* BEGIN Input material *
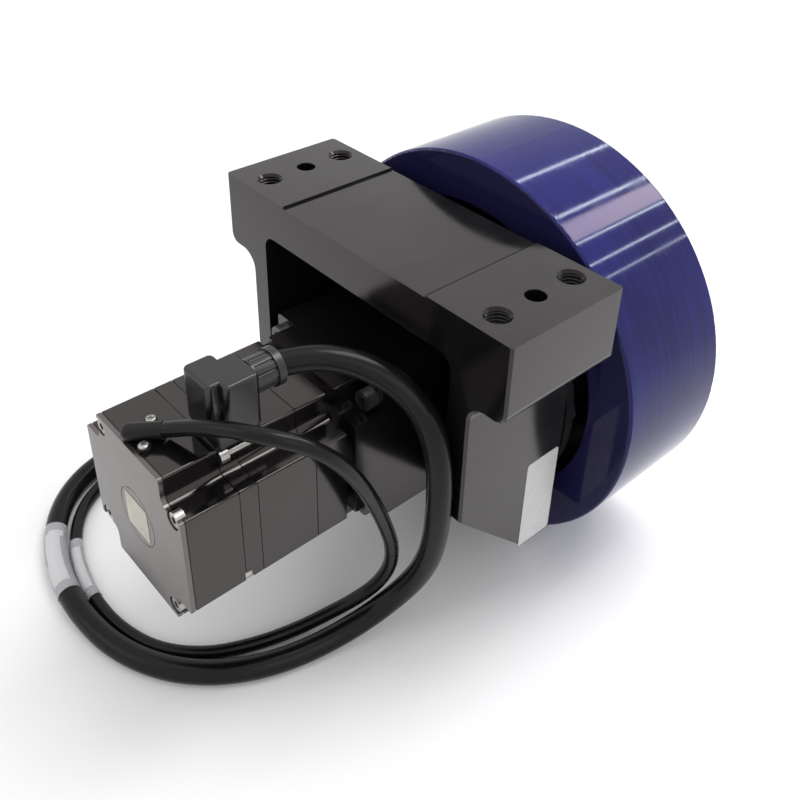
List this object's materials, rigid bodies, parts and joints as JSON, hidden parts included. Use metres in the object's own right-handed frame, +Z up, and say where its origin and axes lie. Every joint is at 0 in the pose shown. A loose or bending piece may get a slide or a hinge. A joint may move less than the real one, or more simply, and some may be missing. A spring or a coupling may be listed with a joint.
{
  "type": "geared servo motor drive wheel",
  "caption": "Powered drive wheel: square servo motor and planetary gearbox in a machined chassis bracket, with a wide polyurethane wheel, a power cable and an encoder cable.",
  "frame": {"origin": "centre of the chassis bolt pattern, on the bracket's mounting pads", "axes": "+Z up out of the mounting pads, +Y along the drive axis from the motor to the wheel, +X along the bracket"},
  "size_m": [0.269, 0.2921, 0.22],
  "materials": {
    "bracket_black": "black anodised, satin",
    "motor_black": "gloss black paint",
    "end_black": "black anodised, satin",
    "steel": "ground",
    "screw_steel": "zinc plated",
    "gear_steel": "case hardened",
    "core_steel": "laminated",
    "copper": "enamelled copper wire",
    "magnet": "nickel plated magnet",
    "circuit_board": "solder mask",
    "seal_rubber": "matt",
    "gearbox_black": "black, satin",
    "hub_black": "black anodised, satin",
    "tyre_blue": "turned polyurethane, glossy",
    "plastic_black": "moulded",
    "cable_black": "satin jacket"
  },
  "bodies": {
    "root": {"bracket": "bracket_black", "motor_rear_lid": "end_black", "encoder_cover": "motor_black", "rear_bell": "motor_black", "motor_housing": "motor_black", "motor_front_flange": "motor_black", "gearbox_adapter": "end_black", "lid_screws": "screw_steel", "bell_screws": "screw_steel", "flange_screws": "screw_steel", "adapter_screws": "end_black", "stator_core": "core_steel", "stator_windings": "copper", "motor_rear_bearing_outer": "steel", "motor_front_bearing_outer": "steel", "input_bearing_outer": "steel", "output_bearing_outer": "steel", "encoder_posts": "screw_steel", "encoder_board": "circuit_board", "ring_gear_housing": "gearbox_black", "output_bearing_case": "gearbox_black", "case_screws": "screw_steel", "gearbox_screws": "screw_steel", "input_seal": "seal_rubber", "output_seal": "seal_rubber", "power_socket": "plastic_black", "power_plug_housing": "plastic_black", "power_plug_screws": "screw_steel", "power_gland": "plastic_black", "encoder_gland": "plastic_black", "encoder_gland_screws": "screw_steel", "power_cable": "cable_black", "encoder_cable": "cable_black", "power_lead_plug": "plastic_black", "encoder_lead_plug": "plastic_black"},
    "rotor": {"rotor_shaft": "steel", "rotor_core": "core_steel", "rotor_magnets": "magnet", "encoder_disc": "end_black", "motor_rear_bearing_inner": "steel", "motor_front_bearing_inner": "steel", "shaft_coupling": "end_black", "sun_gear_shaft": "gear_steel", "input_bearing_inner": "steel"},
    "wheel": {"planet_carrier": "gear_steel", "planet_pins": "steel", "planet_pin_clips": "steel", "output_bearing_inner": "steel", "wheel_hub": "hub_black", "tyre": "tyre_blue", "hub_bolts": "screw_steel", "hub_cap": "hub_black"},
    "planet_1": {"planet_gear_1": "gear_steel"},
    "planet_2": {"planet_gear_2": "gear_steel"},
    "planet_3": {"planet_gear_3": "gear_steel"}
  },
  "joints": [
    {"name": "wheel_spin", "type": "hinge", "parent": "root", "child": "wheel", "pos_m": [0, 0, -0.0905], "axis": [0, 1, 0], "continuous": true},
    {"name": "rotor_spin", "type": "hinge", "parent": "root", "child": "rotor", "pos_m": [0, 0, -0.0905], "axis": [0, 1, 0], "continuous": true},
    {"name": "planet_1_spin", "type": "hinge", "parent": "wheel", "child": "planet_1", "pos_m": [0, 0, -0.06237], "axis": [0, 1, 0], "continuous": true},
    {"name": "planet_2_spin", "type": "hinge", "parent": "wheel", "child": "planet_2", "pos_m": [-0.02436, 0, -0.10456], "axis": [0, 1, 0], "continuous": true},
    {"name": "planet_3_spin", "type": "hinge", "parent": "wheel", "child": "planet_3", "pos_m": [0.02436, 0, -0.10456], "axis": [0, 1, 0], "continuous": true}
  ],
  "couplings": [
    {"joint": "rotor_spin", "follows": "wheel_spin", "ratio": 6},
    {"joint": "planet_1_spin", "follows": "wheel_spin", "ratio": -2.5},
    {"joint": "planet_2_spin", "follows": "wheel_spin", "ratio": -2.5},
    {"joint": "planet_3_spin", "follows": "wheel_spin", "ratio": -2.5}
  ]
}
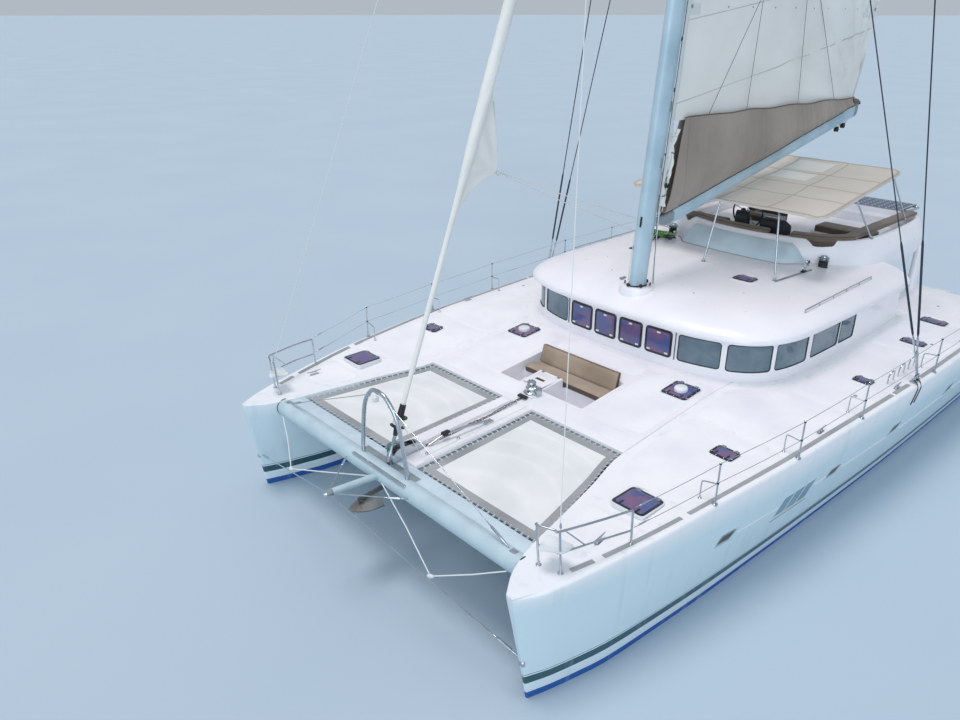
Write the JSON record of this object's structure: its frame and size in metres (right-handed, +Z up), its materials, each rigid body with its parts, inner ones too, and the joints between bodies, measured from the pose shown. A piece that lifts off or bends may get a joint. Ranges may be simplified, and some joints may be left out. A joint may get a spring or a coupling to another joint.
{
  "type": "sailing catamaran",
  "caption": "Cruising catamaran under mainsail: slim hulls joined by a bridge deck with a window-banded coachroof, flybridge under a canopy, bow nets and a furled headsail.",
  "frame": {"origin": "the waterline plane amidships on the centreline, 7.6 m aft of the stem at the waterline", "axes": "+Z up, bow towards -Y, port side towards +X, z = 0 at the water"},
  "size_m": [8.53, 15.99, 24.8694],
  "materials": {
    "gelcoat": "glossy white gelcoat",
    "antifouling": "matt blue antifouling paint",
    "steel": "polished stainless steel",
    "alloy": "pale painted aluminium",
    "bronze": "bronze",
    "cabin_glass": "grey-green tinted acrylic",
    "tinted_acrylic": "smoked acrylic",
    "cushion": "woven taupe",
    "cover": "taupe canvas",
    "canvas": "beige canvas",
    "sail": "white laminated sailcloth",
    "net": "pale netting",
    "black": "satin black",
    "wire": "dark covered wire",
    "wood": "satin wood",
    "solar": "dark blue panel"
  },
  "bodies": {
    "boat": {"bridge_deck": "gelcoat", "coachroof": "gelcoat", "cabin_glass": "cabin_glass", "saloon_bulkhead": "gelcoat", "saloon_furniture": "wood", "flybridge": "gelcoat", "bow_seat_cushion": "cushion", "bow_back_cushion": "cushion", "fly_cushion_port": "cushion", "fly_cushion_starboard": "cushion", "fly_cushion_aft": "cushion", "helm_console": "black", "helm_seat": "cushion", "bimini": "canvas", "bimini_frame": "steel", "mast": "alloy", "furled_headsail": "sail", "crossbeam": "gelcoat", "bow_arch": "steel", "bow_strut": "alloy", "anchor": "steel", "walkway": "gelcoat", "windlass": "steel", "cockpit_bench": "gelcoat", "cockpit_table": "gelcoat", "stern_frame": "steel", "solar_panel": "solar", "hull_port": "gelcoat", "hull_starboard": "gelcoat", "keel_port": "antifouling", "keel_starboard": "antifouling", "drive_leg_port": "alloy", "drive_leg_starboard": "alloy", "trampoline_port": "net", "trampoline_starboard": "net", "pulpit_port": "steel", "pulpit_starboard": "steel", "guard_rail_port": "steel", "guard_rail_starboard": "steel", "shrouds_port": "wire", "shrouds_starboard": "wire", "winch_port": "steel", "winch_starboard": "steel"},
    "boom": {"boom": "alloy", "sail_cover": "cover", "mainsail": "sail"},
    "wheel": {"steering_wheel": "black"},
    "rudder_port": {"rudder_port": "antifouling"},
    "rudder_starboard": {"rudder_starboard": "antifouling"},
    "propeller_port": {"propeller_port": "bronze"},
    "propeller_starboard": {"propeller_starboard": "bronze"},
    "saloon_door": {"saloon_door": "cabin_glass"},
    "hatch_port": {"foredeck_hatch_port": "tinted_acrylic"},
    "hatch_starboard": {"foredeck_hatch_starboard": "tinted_acrylic"}
  },
  "joints": [
    {"name": "boom_swing", "type": "hinge", "parent": "boat", "child": "boom", "pos_m": [0, -1.3549, 4.1635], "axis": [0, 0.0872, 0.9962], "range_deg": [-50, 50]},
    {"name": "wheel_turn", "type": "hinge", "parent": "boat", "child": "wheel", "pos_m": [-0.2, 2.19, 3.74], "axis": [0, 1, 0], "range_deg": [-540, 540]},
    {"name": "rudder_port_turn", "type": "hinge", "parent": "boat", "child": "rudder_port", "pos_m": [3.15, 6.3, -0.6], "axis": [0, 0, 1], "range_deg": [-35, 35]},
    {"name": "rudder_starboard_turn", "type": "hinge", "parent": "boat", "child": "rudder_starboard", "pos_m": [-3.15, 6.3, -0.6], "axis": [0, 0, 1], "range_deg": [-35, 35]},
    {"name": "propeller_port_spin", "type": "hinge", "parent": "boat", "child": "propeller_port", "pos_m": [3.15, 4.375, -0.94], "axis": [0, 1, 0], "continuous": true},
    {"name": "propeller_starboard_spin", "type": "hinge", "parent": "boat", "child": "propeller_starboard", "pos_m": [-3.15, 4.375, -0.94], "axis": [0, 1, 0], "continuous": true},
    {"name": "saloon_door_slide", "type": "slide", "parent": "boat", "child": "saloon_door", "axis": [1, 0, 0], "range_m": [0, 1.3]},
    {"name": "hatch_port_lift", "type": "hinge", "parent": "boat", "child": "hatch_port", "pos_m": [3.065, -5.31, 1.785], "axis": [-1, 0, 0], "range_deg": [0, 90]},
    {"name": "hatch_starboard_lift", "type": "hinge", "parent": "boat", "child": "hatch_starboard", "pos_m": [-3.065, -5.31, 1.785], "axis": [-1, 0, 0], "range_deg": [0, 90]}
  ],
  "couplings": [
    {"joint": "rudder_port_turn", "follows": "wheel_turn", "ratio": 0.0648},
    {"joint": "rudder_starboard_turn", "follows": "wheel_turn", "ratio": 0.0648}
  ]
}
* END Input material *
Looking at the data above, show all lines where the word "parts" occurs.

List this object's materials, rigid bodies, parts and joints as JSON, hidden parts included. Use metres in the object's own right-handed frame, +Z up, and say where its origin and axes lie. Every joint is at 0 in the pose shown. A loose or bending piece may get a slide or a hinge. A joint may move less than the real one, or more simply, and some may be missing. A spring or a coupling may be listed with a joint.
Write the JSON record of this object's structure: its frame and size in metres (right-handed, +Z up), its materials, each rigid body with its parts, inner ones too, and the joints between bodies, measured from the pose shown. A piece that lifts off or bends may get a joint. Ranges may be simplified, and some joints may be left out. A joint may get a spring or a coupling to another joint.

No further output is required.